On it went, one project after the next.  Some projects addressed margins, while others targeted productivity;  some targeted scheduling, some targeted workflow, and some targeted product design.  Most of the projects were done in sequence (not in parallel), and the active projects always focused on some constraint, focused on relieving something that limited or restricted RB Builders’ ability to generate higher levels of Gross Income.  Because the projects were perceived as focused, relevant, and do-able, they were widely accepted and enthusiastically embraced.

Along the road, RB Builders embraced flexibility and innovation;  it experimented with different techniques and approaches, but initially shunned major systems or technology conversions out of concerns about its capability to implement the changes.  The company learned from the outcomes of each project, and incorporated what it learned into each successive project.  As RB Builders did more for itself, its confidence in its own capacity and capability to manage change and get results grew;  and, as its own capability and capacity increased, its dependence on the work of its intrepid results-based consultant (now considered a trusted advisor) lessened.

Along the road, the intrepid, results-based consultant kept RB Builders focused on the outcome.  She helped them change their mental models, their way of thinking, in a number of areas.  She taught the company how and when to use all of the tools in the toolbox, without regard to the consulting religion or denomination from which they came.

She challenged assumptions and decisions.  She taught RB Builders how to “see” production, how to look at its production capacity, productivity, and production planning and management.  She shared business principles.  She taught them how to solve core problems.  She helped them design new processes, new production systems, and new measurement systems.  And – because she was invested in the same results as her client – the intrepid, results-based consultant was usually the most reliable barometer for gauging the choices of where and when RB Builders should expend effort and resources.
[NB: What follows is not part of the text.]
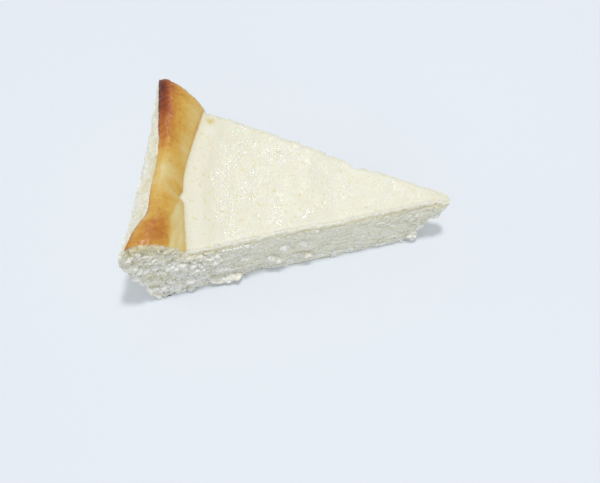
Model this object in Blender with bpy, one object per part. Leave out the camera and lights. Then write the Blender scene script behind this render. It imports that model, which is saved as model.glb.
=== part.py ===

Throughout the journey, the intrepid, results-based consultant shouldered her load tirelessly, coordinated (as needed) the different roles of other consultants, assumed exactly the same risks and was rewarded on the same basis as her RB Builders partners, and remained transparent, shunning the spotlight and recognition.

By the end of the first year (2008), RB Builders had generated $1.2 million in Gross Income above the GI Baseline, distributed more than $450,000 in bonuses and compensation, and increased Net Income by almost $750,000 (half of which was left in the company as additional Retained Earnings, and the other half distributed to owners).  Net Income Margin and Return on Assets improved by more than 20% (from 5% to 6%, and from 8% to 11%, respectively).

Encouraged by the initial success of their Results-Based approach, RB Builders continued to systematically exploit opportunities to increase Gross Income in the year immediately following 2008, by investing intelligently and sensibly in new technology, in enhancements and upgrades to existing systems, and by taking on additional and more challenging constraints to what had by now become their unifying focus:  achieving year-over-year increases in targeted levels of Gross Income exceeding every year’s baseline.